Manila: Dozens were injured after police dispersed protesting rickshaw drivers for barricading a major thorougfare in Manila on Wednesday afternoon.

Police trained water cannons on protesters after they refused to heed an ultimatum for them to clear the boulevard near Manila's city hall by noon.

TV news footage showed a police truck ramming a column of motor rickshaws — locally known as kuliglig — as several protesters were roughed up and hauled to waiting police cars. A police spokesman said several officers were also hit by rocks and bottles thrown by the protesters.

Manila Mayor Alfredo Lim said the protest caused a massive jam in the city's tourist and university belt areas.

Earlier, some 500 rickshaw drivers marched from the Tondo slum area to the Supreme Court to press the justices to declare as illegal the mayor's executive order banning rickshaws from plying major thoroughfares beginning on Wednesday.

The protesters then proceeded to a plaza near the city hall. City officials who faced the protest leaders were however, firm that the mayor's orders will be carried out further fanning the rage of the demonstrators.

The protest action was the second time in two weeks.

President's intervention

Several days ago, the drivers held a rally near the presidential palace, also in Manila, to ask for President Benigno Aquino's intervention on the issue.

Lim, a retired police general before joining politics, was a staunch ally of the Aquinos. Lim was designated commander of the Manila police and later chief of the National Bureau of Investigation by President Corazon Aquino. The late former president also came out to support Lim's failed bid for the presidency in 1998.

The mayor — who is also known as Manila's "Dirty Harry" — issued executive orders 16 and 17 prohibiting rickshaws from passing through major thoroughfares as these were deemed unsafe for public transport.

In a TV interview, the mayor's chief aide said they already told the drivers that the only way for them to circumvent the law is by removing the rickshaw's single-piston, 10-horsepower engine, which was primarily designed to power small fishing boats.

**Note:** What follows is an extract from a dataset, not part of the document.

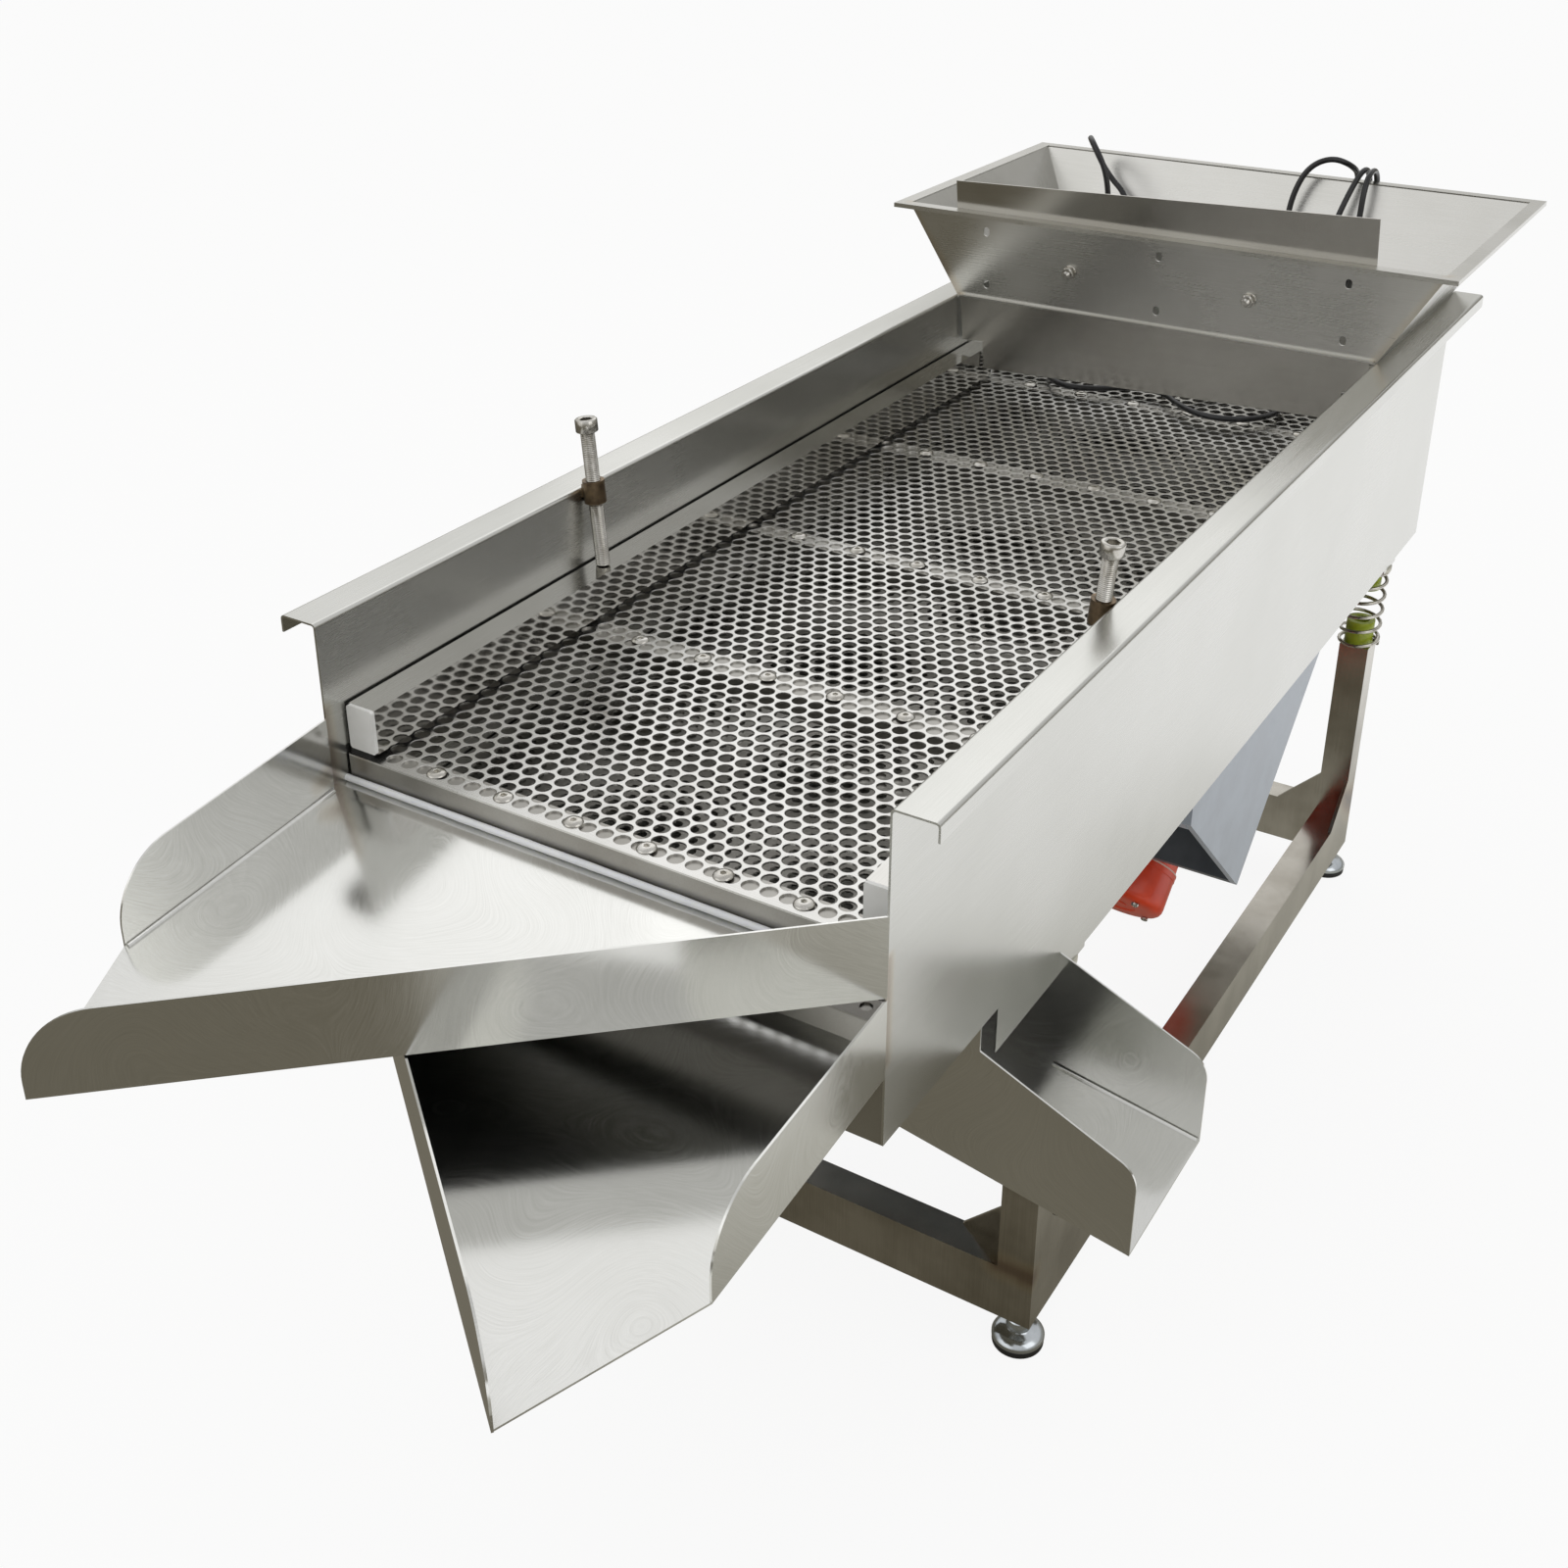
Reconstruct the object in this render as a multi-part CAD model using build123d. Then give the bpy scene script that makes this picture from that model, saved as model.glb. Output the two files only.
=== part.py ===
from build123d import *
import os
from math import atan2, cos, degrees, pi, radians, sin, tan

# Vibrating sieve with two screen decks, a hopper at the rear and three outlet chutes.
# It is drawn with x = 0 on the centre line, y = 0 at the front edge of the trough and
# z = 0 at the top of its flanges, then moved so that it stands on z = 0.

# Trough
trough_half_width = 300.0
trough_length = 1670.0
side_sheet = 2.0
flange_width = 41.0
flange_lip = 17.5
rear_depth = 377.5
front_step = 51.0
depth_step_y = 216.0
bend_radius = 2.5
pan_sheet = 2.0
front_plate_height = 70.5

# Screen decks
deck_front = 21.6
deck_top = -143.5
deck_rise_deg = 0.52
deck_spacing = 79.5
deck_depth = 28.0
screen_sheet = 2.0
deck_side_gap = 2.0
deck_bar_width = 30.0
deck_side_bar = 22.0
cross_bar_count = 6
last_screw_inset = 19.4
hole_diameter = 16.0
hole_pitch = 19.0
hole_coarseness = 5.0
screw_pitch = 80.0
screws_per_row = 6
screw_head = 19.0
screw_head_height = 3.2
ledge_leg = 25.0
ledge_sheet = 3.0
seal_size = 8.0

# Clamp bars that hold the upper deck down, and their screws
bar_width = 32.0
bar_height = 46.0
bar_wall = 2.0
bar_side_gap = 3.0
bar_front = 24.0
bar_end = 1326.0
strip_height = 6.0
strip_width = 24.0
plug_cap = 4.0
plug_depth = 20.0
clamp_lift = 12.0
clamp_lean_deg = 5.0
clamp_thread = 16.0
clamp_head = 24.0
clamp_head_height = 14.0
clamp_y = {"left": 402.0, "right": 430.0}
clamp_length = {"left": 165.0, "right": 147.0}
clamp_boss_z = {"left": -3.0, "right": -12.0}
boss_diameter = 24.0
boss_height = 25.0
thread_clearance = 0.08

# Upper and middle chutes
chute_slope_deg = 5.95
chute_sheet = 2.0
chute_wall = 76.0
chute_tip_y = -252.0
chute_nose_x = 228.0
chute_nose_y = -411.0
chute_tip_radius = 66.0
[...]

"They just have to detach the engine and use pedal power and they're no longer violating the law," the official said in Filipino.

The rickshaws were originally used by fruit and vegetable traders in transporting their goods from their homes and warehouses to the main market in Manila's Binondo district.

Through the years, rickshaw drivers started ferrying passengers crowding out motorised cabs. Most — if not all — rickshaw drivers have no driving licences.

While authorities initially turned a blind eye to their existence, the Manila city government said their proliferation must be controlled since rickshaws pose hazards to commuters as well as motorists.